Yine bu tür araştırmalardan en önemlilerinden biri  bir önceki mektubumda da kısaca değindiğim Prof Dr. İbrahim Armağan tarafından yapılan  çarpıcı araştırmadır. (I. Mektuba bakınız.)

Sevgili dost,
Bu araştırmalardan  da açık bir şekilde anlaşılıyor ki; Y Kuşağını şekillendiren bu süreçte (son 25 yılda) gençlerimizin değer yargıları çok değişmiş. Dünyaya bakış açılarında büyük bir farklılık var. Y kuşağının yaşam amacı tamamen farklılaşmış. 1980'li yıllarda mutluluk için ilk sırada "sevgi" yer alırken, 2000'li yıllarda "para ve zenginlik" ilk sırada yer almış. İşte 1980'li yıllarda gençlik veya çocukluklarını yaşayan ve 1990'lı yıllarda ise fikir, aksiyon ve ideallerin aktif aktörlerini önemli kılan ince ayrıntı da burada saklı. Bana göre gerçek manada insanlığın gelecek endişesini taşıyan X kuşağı olarak tanımlanan bu kuşak şimdilerde kayıp. Kimi bürokraside, kimi ticarette, kimi politikada... kaybolmuş vaziyette. Ancak özlerindeki cevherin hala diri olduğu düşüncesindeyim. Çünkü o yıllarda geçmişten devraldıkları fikir, düşünce, ideal ve hayallerini hayat sahnesine taşıyamadan sönen bu kuşak şimdilerde tamamen yitik vaziyette. Altyapısı sağlam temellere dayanan bu altın neslin yeniden harekete geçmesi ve geleceğe son vazifesini yapması gerekiyor. Özellikle de Y kuşağının yavaş yavaş sahnede yer almaya başladığı  bu geçiş deminde ,görev ve sorumluluklar daha da önem kazanıyor.

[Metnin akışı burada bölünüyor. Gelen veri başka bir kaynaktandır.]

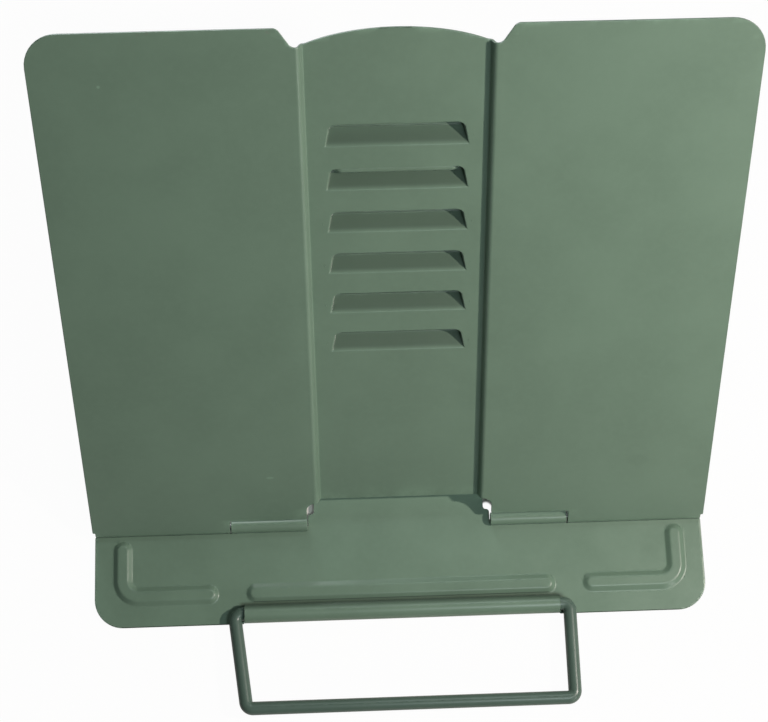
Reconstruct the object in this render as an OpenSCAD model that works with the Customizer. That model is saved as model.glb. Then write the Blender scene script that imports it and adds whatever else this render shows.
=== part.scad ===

Yapılan araştırma da açık bir şekilde gösteriyor ki; yeni kuşağın ne bir fikri, ne ideali ne de gelecek sancısı var.

X kuşağından Y kuşağına ince bir geçişin yaşandığı bu süreçte, Y Kuşağını harekete geçirecek olan grubun da Kayıp Kuşak olduğunun altını çizmekte fayda vardır.